Metropolitan News-Enterprise

 

Tuesday, January 31, 2006

 

Page 1

 

C.A. Rejects Los Angeles Ordinance Designed to Help Low-Income Tenants Remain in Subsidized Housing

 

By KENNETH OFGANG, Staff Writer/Appellate Courts

 

A Los Angeles ordinance designed to prevent landlords from pulling out of the federal government’s Section 8 housing program in order to re-let units free of rent control is preempted by state law, the Court of Appeal for this district ruled yesterday.

The court’s Div. Three affirmed a 2004 ruling by Los Angeles Superior Court Judge Judith Chirlin. By granting Section 8 tenants an unending reprieve from eviction, Presiding Justice Joan Dempsey Klein wrote, the city’s law conflicts with the Costa-Hawkins Rental Housing Act, a 1995 state law limiting such relief to 90 days.

The Section 8 program allows a limited number of senor citizens, disabled or handicapped persons, and persons with very low incomes to receive federal vouchers that pay a portion of their housing costs. Participating landlords must agree to abide by rules established by the Department of Housing and Urban Development.

When a Section 8 tenant selects an apartment, the landlord contracts with the federal government through an administering local agency, which in Los Angeles is the Housing Authority. The tenant is required to pay 30 percent of his or her income toward rent, and the remainder of the rent is paid by the government.

The ordinance rejected by the Court of Appeal was enacted in April 2002, for the express purpose of stemming a trend toward removal of units from the Section 8 program. The council found that because the city’s rent stabilization ordinance does not apply to “voluntary” vacancies, landlords were puling out of Section 8, thus forcing the impoverished tenants to leave, and then setting new rents based on the market.

To prevent this, the ordinance mandated that landlords continue to rent housing removed from Section 8 to the existing tenants at a rate no greater than the tenant’s share under the expired or terminated contract for as long as the tenant remained in the unit and continued to pay rent.

In challenging the ordinance, landlords cited Civil Code Sec. 1954.535, a provision of the Costa-Hawkins Act requiring an owner to provide a 90-day notice to a tenant of a termination or failure to renew a government contract, and prohibiting the landlord from charging more than the Section 8 tenant’s share of rent during that period.

The landlords also charged that the city’s enactment constituted a taking of property without just compensation and denied them a reasonable return on their investments, issues not reached by the trial and appellate courts.

Chirlin agreed with the landlords, rejecting the city’s argument that the ordinance, while more favorable to tenants than the state statute, served the same purpose and therefore was not in conflict with it.

While localities have considerable latitude in controlling rents, the judge said, she found it unlikely “that the Legislature could have intended for the specific time limitation it imposed to be directly contradicted by local law.”

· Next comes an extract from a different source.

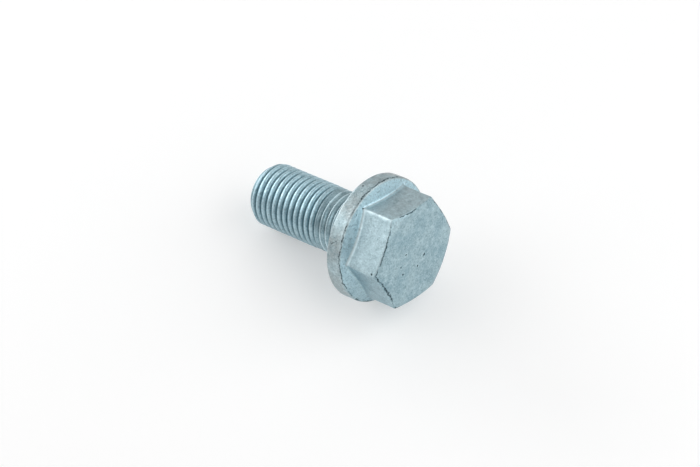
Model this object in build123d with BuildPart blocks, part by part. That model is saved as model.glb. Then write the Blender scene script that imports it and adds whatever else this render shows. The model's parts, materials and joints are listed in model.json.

Klein, writing for the Court of Appeal, agreed, citing the legislative history of the statutory provision

She noted that Costa-Hawkins established vacancy decontrol of rents as the general rule, subject only to exceptions as set forth in the statute. While the bill was being considered, Klein explained, landlords were already being advised that while Section 8 was often a favorable alternative to renting units under local rent control ordinances, vacancy decontrol provided an opportunity to bring rents up to market values by withdrawing from the federal program.

The Legislature’s response, Klein said, was to balance the landlords’ right to set market-based rents and the needs of tenants by setting the 90-day period, which a Senate committee analysis found would “not impose an undue burden on the property owner.”

The jurist cited a 1988 Court of Appeal case involving the Ellis Act, an earlier state law that, among other things, established the right of a landlord to withdraw property from the rental market. The court held that a Santa Monica ordinance requiring a permit to remove rent-controlled housing from the market was preempted.

“The instant 2002 Ordinance is similarly flawed,” Klein wrote. “Despite a landlord’s recognized right to terminate or to refuse to renew a Section 8 contract, [the ordinance] imposes a prohibitive burden on the exercise of that right by making it unlawful for the landlord, following termination or nonrenewal of the contract, to demand the tenant pay rent in excess of the tenant’s portion of the rent under the former contract, without any limitation as to time.”

Attorneys on appeal included Assistant City Attorney Claudia McGee Henry and Deputy City Attorney Gerald M. Sato for the city and Trevor A. Grimm and Craig Mordoh of the California Apartment Law Information Foundation for the plaintiffs.

The Neighborhood Legal Services of Los Angeles County, National Housing Law Project, Legal Aid Foundation of Los†Angeles, Los Angeles Housing Law Project and Bet Tzedek Legal Services filed an amicus brief supporting the city.

The case is Apartment Association of Los Angeles County, Inc. v. City of Los Angeles, B179133.